**Aim of the task:**
Where a line contains the word "nodes", copy that line.

**Source material:**
++++++++++++++++++++

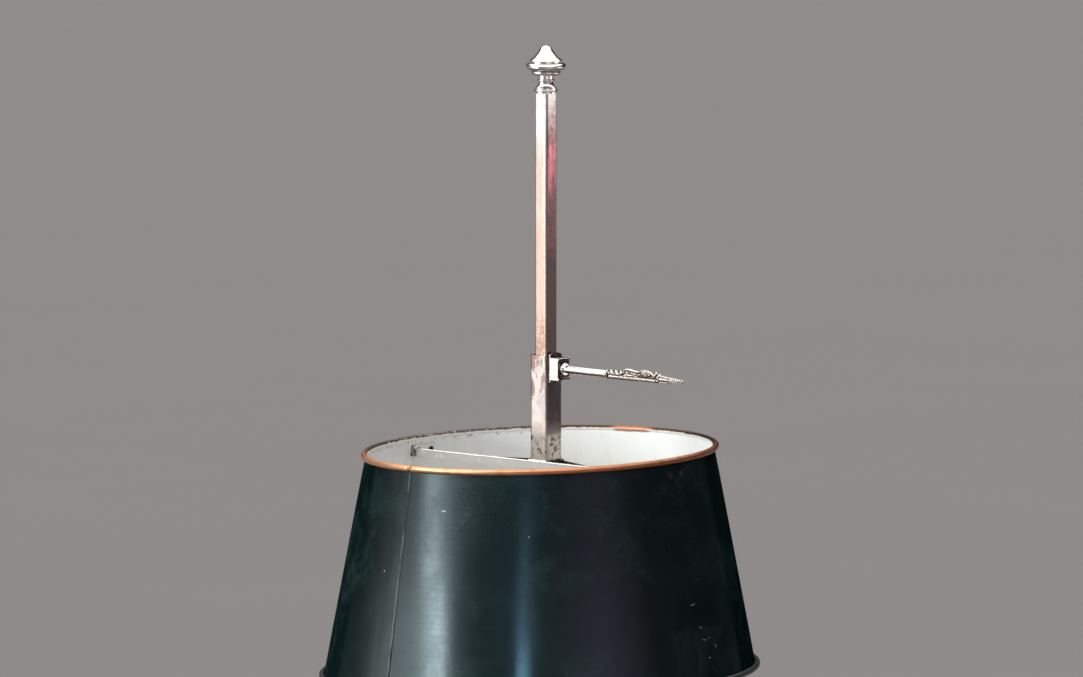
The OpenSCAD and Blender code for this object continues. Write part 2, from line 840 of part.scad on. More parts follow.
// The plate behind the box, with its arched top and bottom
module clamp_plate() {
    color(silver)
        translate([sleeve_half, 0, key_z])
            rotate([0, 90, 0])
                linear_extrude(height = plate_t)
                    difference() {
                        intersection() {
                            circle(r = plate_r);
                            square([2 * plate_r + cut, boss_w], center = true);
                        }
                        square([pad_h + 2 * pad_gap, pad_w + 2 * pad_gap], center = true);
                    }
}

module clamp_boss() {
    window_w = pad_w + 2 * pad_gap;
    window_h = pad_h + 2 * pad_gap;
    front_w = boss_w - 2 * boss_cheek;
    front_h = boss_h - 2 * boss_plate_t;
    color(silver)
        difference() {
            union() {
                translate([plate_x, -boss_w / 2, boss_z])
                    cube([boss_d, boss_w, boss_h]);
                for (z = [boss_z, boss_z + boss_h - boss_plate_t])
                    boss_plate(z);
            }
            translate([boss_x - boss_sink, -front_w / 2, key_z - front_h / 2])
                cube([boss_sink + boss_flare + cut, front_w, front_h]);
            translate([sleeve_half - cut, -window_w / 2, key_z - window_h / 2])
                cube([pocket_x - sleeve_half + cut, window_w, window_h]);
            translate([bush_x - cut, 0, key_z])
                rotate([0, 90, 0])
                    cylinder(r = bush_r + seat_gap, h = boss_d + 2 * cut);
        }
}

// A plate with a rounded front edge that stands out of the box in front
module boss_plate(z) {
    translate([plate_x, -boss_w / 2, z])
        cube([boss_d + boss_flare - boss_plate_t / 2, boss_w, boss_plate_t]);
    translate([boss_x + boss_flare - boss_plate_t / 2, -boss_w / 2, z + boss_plate_t / 2])
        rotate([-90, 0, 0])
            cylinder(d = boss_plate_t, h = boss_w);
}

module key_bush() {
    color(silver)
        translate([bush_x, 0, key_z])
            rotate([0, 90, 0])
                difference() {
                    union() {
                        cylinder(r = bush_r, h = bush_end - bush_x);
                        translate([0, 0, boss_x - boss_sink - bush_x])
                            cylinder(r = bush_r + bush_rim_w, h = bush_rim_t);
                    }
                    translate([0, 0, -cut])
                        cylinder(r = screw_r + run_gap, h = bush_end - bush_x + 2 * cut);
                }
}

module pressure_pad() {
    color(brass)
        translate([pad_x, -pad_w / 2, key_z - pad_h / 2])
            cube([pad_t, pad_w, pad_h]);
}

module clamp_key() {
    screw_x = pad_x + pad_t;
    color(silver)
        translate([0, 0, key_z])
            rotate([0, 90, 0])
                difference() {
                    union() {
                        translate([0, 0, screw_x])
                            cylinder(r = screw_r, h = collar_x - screw_x + bite);
                        translate([0, 0, collar_x])
                            rotate_extrude() {
                                square([collar_r - collar_t / 2, collar_t]);
                                translate([collar_r - collar_t / 2, collar_t / 2])
                                    circle(d = collar_t);
                            }
                        translate([0, 0, shank_x - bite])
                            cylinder(r = shank_r, h = shank_len + bite);
                    }
                    translate([0, 0, handle_x - key_tenon_len])
                        cylinder(r = key_tenon_r + seat_gap, h = key_tenon_len + cut);
                }
}

// The cast handle: a straight spine with scrolls, a leaf, a panel, a knot and a pointed tip on it
module key_handle() {
    scroll_x = handle_ring_w + scroll_r + scroll_bead_r;
    small_x = scroll_x + scroll_r + scroll_small_r + scroll_bead_r;
    leaf_x = small_x + scroll_small_r + scroll_bead_r;
    panel_x = leaf_x + leaf_len - scroll_bead_r;
    knot_x = panel_x + panel_len + knot_r / 2;
    color(silver)
        translate([handle_x, 0, key_z]) {
            rotate([0, 90, 0]) {
                translate([0, 0, seat_gap - key_tenon_len])
                    cylinder(r = key_tenon_r, h = key_tenon_len);
                cylinder(r = shank_r + handle_ring_out, h = handle_ring_w);
            }
            translate([0, 0, spine_r - shank_r])
                rotate([0, 90, 0])
                    cylinder(r1 = spine_r, r2 = spine_r * spine_taper, h = knot_x);
            handle_scroll(scroll_x, scroll_r);
            handle_scroll(small_x, scroll_small_r);
            handle_leaf(leaf_x, leaf_len, leaf_h);
            handle_panel(panel_x, panel_len);
            translate([knot_x, 0, 0])
                sphere(r = knot_r);
            handle_tip(knot_x);
        }
}

// A C-shaped scroll that stands on the spine
module handle_scroll(x, r) {
    translate([x, 0, r - spine_r])
        rotate([90, 0, 0]) {
            bent_rod(r, scroll_bead_r, -40, 220);
            translate([0, 0, -leaf_t / 2])
                cylinder(r = r, h = leaf_t);
        }
}

// A pointed leaf: the part of a round plate that stands over the spine
module handle_leaf(x, len, h) {
    r = (len * len / 4 + h * h) / (2 * h);
    translate([x, 0, 0])
        rotate([90, 0, 0])
            linear_extrude(height = leaf_t, center = true)
                translate([0, -shank_r + spine_r])
                    intersection() {
                        translate([len / 2, h - r])
                            circle(r = r, $fn = 180);
                        square([len, h]);
                    }
}

// An oval panel: what two round plates share
module handle_panel(x, len) {
    rotate([90, 0, 0])
        linear_extrude(height = leaf_t - bite, center = true)
            intersection() {
                translate([x + len / 2, -len / 2])
                    circle(r = len * panel_share);
                translate([x + len / 2, len / 2])
                    circle(r = len * panel_share);
            }
}

// The tapering end
module handle_tip(x) {
    rotate([0, 90, 0])
        translate([0, 0, x]) {
            cylinder(r1 = knot_r * spine_taper, r2 = tip_end_r, h = handle_len - x - tip_end_r);
            translate([0, 0, handle_len - x - tip_end_r])
                sphere(r = tip_end_r);
        }
}

// --- Shade carrier ---

// A foot that lies against the inside of the wall, in the quarter where x and y are positive
module bar_foot(z) {
    first = asin((bar_y - shade_y - bar_t / 2) / (sheet_r(z) - sheet_t));
    span = foot_len / sheet_r(z) * 180 / PI;
    inside = sheet_t + seat_gap;
    low = z - foot_h / 2;
    high = z + foot_h / 2;
    translate([0, shade_y, 0])
        rotate([0, 0, first])
            rotate_extrude(angle = span)
                polygon([
                    [sheet_r(low) - inside - bar_t, low],
                    [sheet_r(low) - inside, low],
                    [sheet_r(high) - inside, high],
                    [sheet_r(high) - inside - bar_t, high]
                ]);
}

// Height of a foot's middle, on the +X side for side = 1 and on the -X side for side = -1
function foot_z(side) = bar_z + foot_rise + side * shade_top_r * tan(bar_tilt);

// Moves children to the wall's outside at a rivet, with z outwards
module at_rivet(side, k) {
    z = foot_z(side);
    from_bar = rivet_first + k * rivet_pitch;
    turn = asin((bar_y - shade_y + from_bar) / sheet_r(z));
    mirror([side < 0 ? 1 : 0, 0, 0])
        translate([0, shade_y, z])
            rotate([0, 0, turn])
                translate([sheet_r(z), 0, 0])
                    rotate([0, 90 - atan(cone_slope), 0])
                        children();
}

module rivet_holes() {
    through = 2 * bar_t + sheet_t + cut;
    for (side = [-1, 1], k = [0, 1])
        at_rivet(side, k)
            translate([0, 0, -through])
                cylinder(r = rivet_r + seat_gap, h = through + cut);
}

module shade_bar() {
    reach = 2 * shade_bottom_r;
    color(silver)
        difference() {
            union() {
                intersection() {
                    translate([0, bar_y, bar_z])
                        rotate([0, -bar_tilt, 0])
                            cube([reach, bar_t, bar_h], center = true);
                    translate([0, shade_y, rim_z - shade_h])
                        cylinder(r1 = shade_bottom_r - sheet_t - seat_gap,
                                 r2 = shade_top_r - sheet_t - seat_gap, h = shade_h);
                }
                bar_foot(foot_z(1));
                mirror([1, 0, 0])
                    bar_foot(foot_z(-1));
            }
            rivet_holes();
        }
}

module bar_rivets() {
    grip = sheet_t + seat_gap + bar_t;
    color(copper)
        for (side = [-1, 1], k = [0, 1])
            at_rivet(side, k) {
                dome(rivet_head_r, rivet_head_h);
                translate([0, 0, -grip])
                    cylinder(r = rivet_r, h = grip + bite);
                translate([0, 0, -grip])
                    mirror([0, 0, 1])
                        dome(rivet_head_r * rivet_tail, rivet_head_h);
            }
}

// The strap's path round the back of the sleeve, on the side towards the bar
function strap_path() = [
    [-strap_left, bar_y + bar_t / 2],
    [-sleeve_half, sleeve_half],
    [sleeve_half, sleeve_half],
    [strap_right, bar_y + bar_t / 2]
];

module bar_strap() {
    path = strap_path();
    back = bar_t;
    color(silver)
        translate([0, 0, bar_z - bar_h / 2])
            linear_extrude(height = bar_h - strap_step)
                polygon([
                    path[0] - [strap_grip, 0],
                    path[0],
                    path[1],
                    path[2],
                    path[3],
                    path[3] + [strap_grip, 0],
                    path[3] + [strap_grip, back],
                    path[3] + [back / 4, back],
                    path[2] + [back / 4, back],
                    path[1] + [-back / 4, back],
                    path[0] + [-back / 4, back],
                    path[0] + [-strap_grip, back]
                ]);
}

// --- Shade ---

module shade_wall() {
    spare = 30;
    inner = sheet_t;
    color(green)
        difference() {
            union() {
                difference() {
                    translate([0, shade_y, 0])
                        rotate_extrude($fn = 180)
                            polygon([
                                [sheet_r(rim_z - shade_h - spare) - inner, rim_z - shade_h - spare],
                                [sheet_r(rim_z - shade_h - spare), rim_z - shade_h - spare],
                                [sheet_r(rim_z + spare), rim_z + spare],
                                [sheet_r(rim_z + spare) - inner, rim_z + spare]
                            ]);
                    rim_cut(rim_z, 1);
                    rim_cut(rim_z - shade_h, -1);
                }
                difference() {
                    lap_seam(spare);
                    rim_cut(rim_z, 1);
                    rim_cut(rim_z - shade_h, -1);
                }
                rim_ring(rim_z, shade_top_r, roll_r);
                rim_ring(rim_z - shade_h, shade_bottom_r, roll_r);
            }
            rim_ring(rim_z, shade_top_r, wire_r + seat_gap);
            rim_ring(rim_z - shade_h, shade_bottom_r, wire_r + seat_gap);
            roll_slot(rim_z, shade_top_r);
            roll_slot(rim_z - shade_h, shade_bottom_r);
            rivet_holes();
        }
}

// Takes away all that is above (side = 1) or below (side = -1) a rim's plane
module rim_cut(z, side) {
    at_rim(z)
        translate([0, 0, side > 0 ? 0 : -shade_bottom_r])
            cylinder(r = 2 * shade_bottom_r, h = shade_bottom_r);
}

// The lap that stands out of the sheet along the seam
module lap_seam(spare) {
    low = rim_z - shade_h - spare;
    high = rim_z + spare;
    translate([0, shade_y, 0])
        rotate([0, 0, seam_deg])
            rotate_extrude(angle = seam_span)
                polygon([
                    [sheet_r(low) - sheet_t / 2, low],
                    [sheet_r(low) + seam_t, low],
                    [sheet_r(high) + seam_t, high],
                    [sheet_r(high) - sheet_t / 2, high]
                ]);
}

module top_rim_wire() {
    color(copper)
        rim_ring(rim_z, shade_top_r, wire_r);
}

module bottom_rim_wire() {
    color(copper)
        rim_ring(rim_z - shade_h, shade_bottom_r, wire_r);
}

base_baize();
base_dish();
stem_washer();
stem_nut();
stem_socle();
stem();
finial();
arm_hub();
hub_screw();
candle_arm_1();
candle_arm_2();
candle_arm_3();
drip_pan_1();
drip_pan_2();
drip_pan_3();
candle_cup_1();
candle_cup_2();
candle_cup_3();
sleeve();
clamp_plate();
clamp_boss();
key_bush();
shade_bar();
bar_strap();
bar_rivets();
shade_wall();
top_rim_wire();
bottom_rim_wire();
pressure_pad();
clamp_key();
key_handle();
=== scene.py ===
"""
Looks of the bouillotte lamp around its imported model: finishes, the painted shade, the cast handle,
light and camera.
"""

import json
import math

import bmesh
import bpy
from mathutils import Matrix, Quaternion, Vector, noise


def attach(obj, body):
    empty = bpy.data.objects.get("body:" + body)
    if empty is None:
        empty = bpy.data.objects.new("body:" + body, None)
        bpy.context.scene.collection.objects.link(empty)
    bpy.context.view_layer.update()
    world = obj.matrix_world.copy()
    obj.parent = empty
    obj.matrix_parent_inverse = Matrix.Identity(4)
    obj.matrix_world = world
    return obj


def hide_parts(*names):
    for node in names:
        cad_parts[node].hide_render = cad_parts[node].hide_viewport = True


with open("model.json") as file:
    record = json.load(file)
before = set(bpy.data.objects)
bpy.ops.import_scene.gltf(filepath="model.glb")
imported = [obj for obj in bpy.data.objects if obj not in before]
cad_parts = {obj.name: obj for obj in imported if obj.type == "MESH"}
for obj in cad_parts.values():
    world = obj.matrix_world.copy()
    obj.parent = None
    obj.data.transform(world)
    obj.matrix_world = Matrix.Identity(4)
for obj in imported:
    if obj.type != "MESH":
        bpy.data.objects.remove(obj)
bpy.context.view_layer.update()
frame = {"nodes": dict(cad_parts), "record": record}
NODES = frame["nodes"]
MM = 0.001

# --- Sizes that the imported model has, in metres and radians ---

SHADE_Y = -6.1 * MM  # the shade's axis, which lies in front of the stem's
RIM_Z = 371 * MM  # the middle of the upper rim
SHADE_H = 179 * MM
LOW_RIM_Z = RIM_Z - SHADE_H
TOP_R = 141.3 * MM
BOTTOM_R = 175.4 * MM
SHEET_T = 0.8 * MM
ROLL_R = 2.6 * MM
ROLL_IN = 0.3 * MM  # how far a rolled rim reaches in past the sheet
RIM_TILT = math.radians(1.7)
RIM_TILT_DIR = math.radians(44)  # the side on which both rims are highest
SEAM = math.radians(267.2)  # where the lap's edge meets the upper rim
SEAM_SLANT = math.radians(2.4)  # how much farther round it meets the lower one
SEAM_EDGE = math.radians(0.42)  # how wide the lap's edge is
CONE_SLOPE = (BOTTOM_R - TOP_R) / SHADE_H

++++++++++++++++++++

**Full output:**
frame = {"nodes": dict(cad_parts), "record": record}
NODES = frame["nodes"]